Jephthah returned. He had won the battle. He probably thought that he would only have to *sacrifice an animal. Unfortunately, his daughter came out to meet him. This was a very bad experience for Jephthah, for two reasons. First, she was his only child. Second, she did not marry. People in that society did not clearly understand life after death. But they thought that people would remember them by their *descendants. When Jephthah’s daughter died, there would be no more members in their family. There would be none after her or Jephthah. Her life was not complete. With her, the family name died out. She was a very noble person, who was willing to pay the price of success. She persuaded Jephthah to do what he had promised after all. In this way, she showed her courage. She and her father were loyal to what they believed. They did not know very much about God. Jephthah still did what he had foolishly promised. He killed his daughter as an *offering. First, he allowed her to spend two months to say goodbye to her friends. Then he killed her. This story shows us the origin of a yearly ceremony. In the ceremony, women were sorry because people had died. This ceremony probably happened only in Gilead. (Some people think that Jephthah did not kill his daughter. They say that he did not allow her to marry. That would be like death for a woman. That is because, in that society at that time, women usually married.)

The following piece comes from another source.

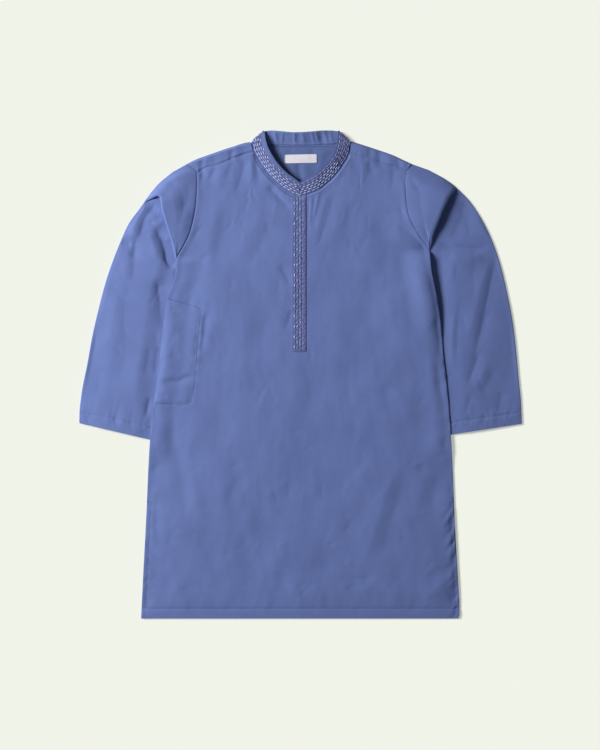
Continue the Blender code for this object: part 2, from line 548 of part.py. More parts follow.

The story is about reactions to God’s message. Jephthah had failed to hear God’s message. God had said that people should not *sacrifice other people. Jephthah’s promise did not mean that he should not obey that rule. ‘You may obey one law. But that does not give you an excuse not to obey another law.’ That is what Jesus was telling the *Pharisees in Mark 7:9-13. One could not refuse to help one’s parents because one gave money to God. But Jephthah did hear God’s message about promises and he obeyed it. God had said that we must do what we have promised to do. And Jephthah did do what he had promised. But he did not know everything. From the Bible we learn this. What he did was a wrong thing. The reason why he did it was right.